После двадцатилетних дебатов относительность Божественных законов, которая расшатала мораль и привела Ла Метри после «Человека-Машины» к «Искусству наслаждения», вновь вошла в силу во имя Разума и Природы, устраняя любые ссылки на религию. Приход к власти Людовика XVI в 1774 году заставляет поверить, что эра разврата заканчивается.
Пьер-Шарль Левек (1736–1812) предлагает особый синтез нового понятия стыдливости. Он публикует свою работу, посвященную этой теме, во время пребывания в России, где по рекомендации своего друга Дидро получает от Екатерины II кафедру в Императорском кадетском корпусе в Санкт-Петербурге. Считая, что добродетель — это «лишь манера бытия, человеческое обстоятельство, мысленная абстракция», он намеревается найти основы морали в состоянии природы, не затрагивая религию. По его мнению, для того, чтобы соответствовать требованиям благочестия, забытого дикарями Нового Света, нужно всего-навсего соблюдать «августейшие инструкции, полученные нашим праотцом»; тем не менее они будут служить моделями для «человека Природы». Все законы, все достоинства человека имеют пользу для общества. Добродетель стыдливости — понятие косвенное, поскольку ока зависит от целомудрия, подчиняющегося запрету измены, который основан на праве собственности Это «самый лучший сторож девственного целомудрия и супружеской верности жен». Преимущества стыдливости признаны всеми народами, населяющими Землю. Круг замкнулся: если стыдливость и не является естественным качеством человека, то естественна потребность в ней — отсюда возникли правила приличия. Можно перефразировать высказывание Вольтера: если бы стыдливость не существовала, ее бы следовало выдумать.

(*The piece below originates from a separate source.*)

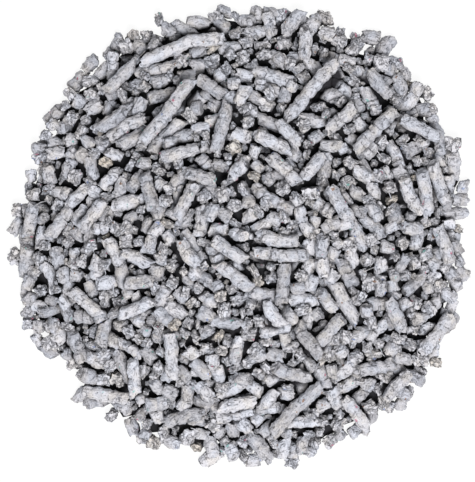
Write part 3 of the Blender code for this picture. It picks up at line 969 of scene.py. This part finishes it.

Таким образом, женская стыдливость объясняется в более динамичной манере, так как для того, чтобы это первородное и абсолютное достоинство пробудилось в человеке, необходимо воспитание. Наоборот, «скромность» заставляющая человека соблюдать социальные законы приличия, склонна застывать в своем развитии, теряя свой динамический аспект. В этой двойной эволюции большую роль играют нормы поведения. Подчиняя чувство правилам приличия, они позволили поверить в современное изобретение. Но, заставляя осознание своей наготы пройти эволюцию от взгляда другого человека (социального) до взгляда ангелов (или Бога), они восстановили индивидуальное чувство стыдливости, присущее как одному, так и другому полу. Итак, есть все необходимое для появления новой концепции стыдливости, не связанной с полом.